Life is usually simple, when you know only one or two techniques. One of the training institutes I know of tells their students – if the outcome is continuous – apply linear regression. If it is binary – use logistic regression! However, higher the number of options available at our disposal, more difficult it becomes to choose the right one. A similar case happens with regression models.

Within multiple types of regression models, it is important to choose the best suited technique based on type of independent and dependent variables, dimensionality in the data and other essential characteristics of the data. Below are the key factors that you should practice to select the right regression model:

1. Data exploration is an inevitable part of building predictive model. It should be you first step before selecting the right model like identify the relationship and impact of variables
2. To compare the goodness of fit for different models, we can analyse different metrics like statistical significance of parameters, R-square, Adjusted r-square, AIC, BIC and error term. Another one is the Mallow’s Cp criterion. This essentially checks for possible bias in your model, by comparing the model with all possible submodels (or a careful selection of them).

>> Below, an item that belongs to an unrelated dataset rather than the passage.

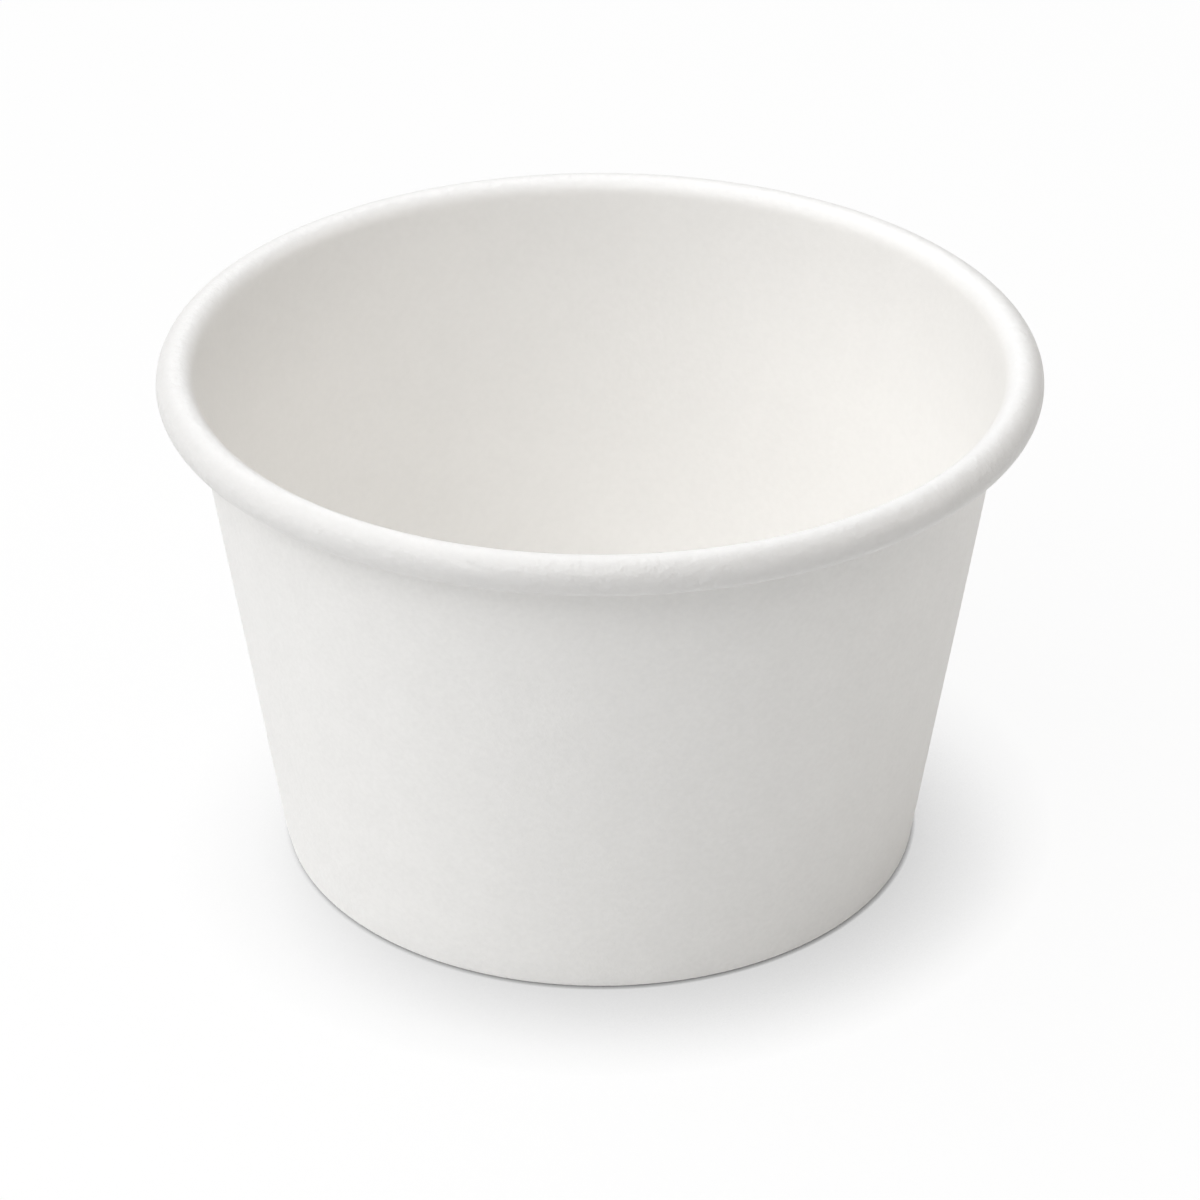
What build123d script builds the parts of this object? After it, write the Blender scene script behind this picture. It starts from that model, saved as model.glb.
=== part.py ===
from build123d import *
import os
from math import asin, atan2, cos, degrees, radians, sin, tan

# Paper sundae cup, in millimetres, +Z up. The origin is the centre of its base, on the table.
# The cup is two pieces of coated board. The side wall is one sheet, wrapped into a cone and lapped
# on itself, rolled outward at the rim and folded inward and up round the base disc's skirt.
# Both pieces are drawn as the section of their board, with r as x and height as y, and revolved.

# The cup as a whole.
rim_diameter = 96.0
cup_height = 58.9
base_diameter = 71.5  # of the wall's outer face, carried straight down to the table

# The board, and the melted coating between two plies that are sealed together.
wall_board = 0.38
base_board = 0.30
seal_film = 0.04

# The rolled rim, which is a full turn. Its end clears the wall's lapped seam by the gap.
roll_diameter = 4.24
roll_gap = 0.08

# The base: its floor stands clear of the table, and the hem stops short of it.
floor_recess = 7.0
hem_to_floor = 1.2

# The side seam, where the sheet's two ends lap. Its plies are pressed thinner, and past the inner
# ply's edge the outer ply runs out to the mandrel again. The azimuth is in degrees from +X.
lap_width = 7.0
lap_azimuth = 186.5
lap_runout = 2.6
pressed_ply_share = 0.7

# How many flats stand for each round stretch in section, which keeps the revolved sheet light: the
# roll up from the wall to its crest, out from there to its widest, and under; and each fold of the foot.
rise_flat_count = 2
crest_flat_count = 3
under_flat_count = 4
fold_flat_count = 2

# The wall's slope: its outer face passes the base circle and carries the roll.
roll_radius = roll_diameter / 2
roll_pitch = 2 * pressed_ply_share * wall_board + roll_gap
roll_centre = Vector(rim_diameter / 2 - roll_radius, cup_height - roll_radius)
base_corner = Vector(base_diameter / 2, 0)
slant = roll_centre - base_corner
lean = 90 - degrees(atan2(slant.Y, slant.X) + asin((roll_radius - wall_board) / slant.length))
outward = Vector(1, 0).rotate(Axis.Z, -lean)

# The base's plies, from the wall's outer face inward: the wall, the skirt and the hem.
skirt_depth = wall_board + seal_film
hem_depth = skirt_depth + base_board + seal_film + wall_board


def in_section(height, depth):
    """A point in section, at a height and at a depth into the wall from its outer face."""
    return Vector(base_corner.X + height * tan(radians(lean)) - depth / cos(radians(lean)), height)


def in_plan(height, depth, azimuth):
    """The same point in plan, at an azimuth."""
    return Vector(in_section(height, depth).X, 0).rotate(Axis.Z, azimuth)


def bend(centre, radius, start, turn, flat_count):
    """The corners of the flats that stand for a bend in section. Its angles are in degrees."""
    corners = (start + turn * corner / flat_count for corner in range(flat_count + 1))
    return [centre + Vector(radius, 0).rotate(Axis.Z, angle) for angle in corners]


def foot_face(radius):
    """The hem's two folds beside the flat ring that it stands on, at a radius about each crease."""
    hem_crease = in_section(wall_board, hem_depth - wall_board)
    wall_crease = in_section(wall_board, wall_board)
    if radius == 0:
        return [hem_crease, wall_crease]
    hem_fold = bend(hem_crease, radius, 180 - lean, 90 + lean, fold_flat_count)
    wall_fold = bend(wall_crease, radius, 270, 90 - lean, fold_flat_count)
    return [*hem_fold, *wall_fold]


def roll_face(inset):
    """The rolled rim, over its crest and back under it, inset from the face that shows."""
    under_centre = roll_centre + Vector(roll_pitch / 2, 0)
    under_radius = roll_radius - roll_pitch / 2
    rise = bend(roll_centre, roll_radius - inset, 180 - lean, lean - 90, rise_flat_count)
    crest = bend(roll_centre, roll_radius - inset, 90, -90, crest_flat_count)
    under = bend(under_centre, under_radius - inset, 0, -180, under_flat_count)
    return [*rise, *crest[1:], *under[1:]]


def wall_sheet():
    """The wall, hem and rim as one ply, revolved from the section of the sheet's two faces."""
    hem_top = in_section(floor_recess - hem_to_floor, hem_depth)
    outside = [hem_top, *foot_face(wall_board), *roll_face(wall_board)]
    inside = [hem_top + outward * wall_board, *foot_face(0), *roll_face(0)]
    return revolve(Plane.XZ * make_face(Polyline(*outside, *reversed(inside), close=True)), Axis.Z)


def lap_azimuths(height):
    """Where the outer ply's edge, the inner ply's edge and the run-out's end lie at a height."""
    radius = in_section(height, 0).X
    outer_edge = lap_azimuth - degrees(lap_width / 2 / radius)
    inner_edge = lap_azimuth + degrees(lap_width / 2 / radius)
    return outer_edge, inner_edge, inner_edge + degrees(lap_runout / radius)


def plan_arc(height, depth, start, end):
    """An arc in plan, at a depth into the wall, from one azimuth to another."""
    azimuths = (start, (start + end) / 2, end)
    return ThreePointArc(*(in_plan(height, depth, azimuth) for azimuth in azimuths))


def outer_ply_section(height):
    """What the lapped outer ply adds to the wall's outer face, in plan, rooted inside the board."""
    outer_edge, inner_edge, runout_end = lap_azimuths(height)
    crown = plan_arc(height, -wall_board * (2 * pressed_ply_share - 1), outer_edge, inner_edge)
    root = plan_arc(height, wall_board / 2, runout_end, outer_edge)
    runout = Line(crown @ 1, in_plan(height, 0, runout_end))
    ends = [Line(runout @ 1, root @ 0), Line(root @ 1, crown @ 0)]
    return Pos(0, 0, height) * make_face([crown, runout, root, *ends])


def seam_groove_section(height):
    """The groove beside the inner ply's edge, in plan, where the outer ply runs out to the mandrel."""
    _, inner_edge, runout_end = lap_azimuths(height)
    corners = [
        in_plan(height, wall_board * (1 - pressed_ply_share), inner_edge),
        in_plan(height, wall_board, runout_end),
        in_plan(height, skirt_depth, runout_end),
        in_plan(height, skirt_depth, inner_edge),
    ]
    return Pos(0, 0, height) * make_face(Polyline(*corners, close=True))


def along_seam(section):
    """A section of the seam carried from the foot's fold up to the rolled rim."""
    return loft([section(wall_board * (1 - sin(radians(lean)))), section(roll_centre.Y)], ruled=True)


def make_side_wall():
    """The whole wall: the sheet, its lapped seam and the groove beside the seam's inner edge."""
    return wall_sheet() + along_seam(outer_ply_section) - along_seam(seam_groove_section)


def make_base_disc():
    """The cup's floor, with its edge creased down into the skirt that the hem holds."""
    inner_depth = skirt_depth + base_board
    floor_top = floor_recess + base_board
    skirt_foot = in_section(wall_board + seal_film + base_board, inner_depth)
    under = [skirt_foot, in_section(floor_recess, inner_depth), Vector(0, floor_recess)]
    top = [skirt_foot + outward * base_board, in_section(floor_top, skirt_depth), Vector(0, floor_top)]
    return revolve(Plane.XZ * make_face(Polyline(*under, *reversed(top), close=True)), Axis.Z)


os.makedirs("parts", exist_ok=True)
export_step(make_side_wall(), "parts/side_wall.step")
export_step(make_base_disc(), "parts/base_disc.step")
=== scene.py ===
from math import asin, atan2, cos, hypot, pi, radians, sin, tan

import bpy
import numpy as np
from bpy.props import FloatProperty, FloatVectorProperty, IntProperty, PointerProperty
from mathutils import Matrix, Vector


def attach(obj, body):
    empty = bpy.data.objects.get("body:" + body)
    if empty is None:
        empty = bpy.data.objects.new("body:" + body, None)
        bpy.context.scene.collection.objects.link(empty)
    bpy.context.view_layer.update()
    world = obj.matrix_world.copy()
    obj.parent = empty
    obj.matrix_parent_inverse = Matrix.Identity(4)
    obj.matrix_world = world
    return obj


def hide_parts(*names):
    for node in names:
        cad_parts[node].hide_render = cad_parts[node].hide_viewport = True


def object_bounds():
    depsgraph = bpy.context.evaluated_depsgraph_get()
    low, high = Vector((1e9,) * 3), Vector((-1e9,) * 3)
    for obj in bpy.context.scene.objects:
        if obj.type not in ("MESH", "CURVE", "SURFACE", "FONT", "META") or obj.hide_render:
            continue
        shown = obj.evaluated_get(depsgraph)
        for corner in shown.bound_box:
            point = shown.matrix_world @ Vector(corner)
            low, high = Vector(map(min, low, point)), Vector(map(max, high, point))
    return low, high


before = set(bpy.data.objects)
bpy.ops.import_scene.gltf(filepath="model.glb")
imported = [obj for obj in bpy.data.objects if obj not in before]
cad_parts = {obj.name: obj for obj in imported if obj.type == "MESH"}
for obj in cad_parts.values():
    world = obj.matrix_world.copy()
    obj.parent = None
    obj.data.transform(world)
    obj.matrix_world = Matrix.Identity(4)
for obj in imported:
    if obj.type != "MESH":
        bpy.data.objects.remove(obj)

bl_info = {
    "name": "Paper Sundae Cup",
    "version": (1, 0, 0),
    "blender": (4, 5, 0),
    "location": "View3D > Sidebar > Cup",
    "description": "Makes a rolled-rim paper cup from one sheet of board and a base disc, and its stage",
    "category": "Add Mesh",
}

# All lengths are in metres. The origin is the centre of the cup's base, on the floor.
CAD_LOW, CAD_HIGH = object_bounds()
FULL_TURN = 2 * pi
STRAIGHT_DOWN = 1.5 * pi  # in section, from the outward direction

# The wall's sheet in section: its parts, from the hem's cut edge on, and the stations along each one.
PARTS = ("hem", "foot", "wall", "rim")
HEM_STATIONS = 9
FOLD_STATIONS = 8
WALL_STATIONS = 19
CREST_STATIONS = 30
UNDER_STATIONS = 27
WALL_CROWDING = 1.15  # above 1, so the wall's stations lie closer together towards its foot
FLATTENED_HEM_SHARE = 1 / 4  # of the hem, next to its fold, where the lap is pressed flatter
FLATTENED_WALL_SHARE = 1 / 30  # of the wall, likewise

# The stretches across the sheet, from the lap's outer ply to its inner ply, and their columns.
OUTER_PLY, RUNOUT, ROUND, PRESSED_EDGE, INNER_PLY = range(5)
PLY_COLUMNS = 8
ROUND_COLUMNS = 448
PRESSED_COLUMNS = 4
RUNOUT_SHARES = (0, 0.005, 0.012, 0.14, 0.32, 0.52, 0.76)  # close at first, where the lining has a step

# Handling marks on the rim, with the depth in metres and each angle in degrees.
RIM_UNEVENNESS = 0.000012
RIM_DENTS = (  # depth, azimuth, half width, angle round the roll, half height, slant across the roll
    (0.00014, 236, 21, 86, 30, 0),
    (0.00007, 252.86, 1.8, 44, 34, 0.16),
)

# How far round the rim a point lies sets the coating's colour: 0 in the cup, 0.5 on the rim's crest and
# 1 on its outer half. The blends are the angles round the roll at which each change starts and ends.
# The crest's lighter colour is a painted highlight, and the outer half's darker colour is painted shade.
ROUND_RIM = "round_rim"
ON_CREST = 0.5
CREST_BLEND = (radians(165), radians(105))
OUTER_BLEND = (radians(112), radians(38))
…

3. Cross-validation is the best way to evaluate models used for prediction. Here you divide your data set into two group (train and validate). A simple mean squared difference between the observed and predicted values give you a measure for the prediction accuracy.
4. If your data set has multiple confounding variables, you should not choose automatic model selection method because you do not want to put these in a model at the same time.
5. It’ll also depend on your objective. It can occur that a less powerful model is easy to implement as compared to a highly statistically significant model.
6. Regression regularization methods(Lasso, Ridge and ElasticNet) works well in case of high dimensionality and multicollinearity among the variables in the data set.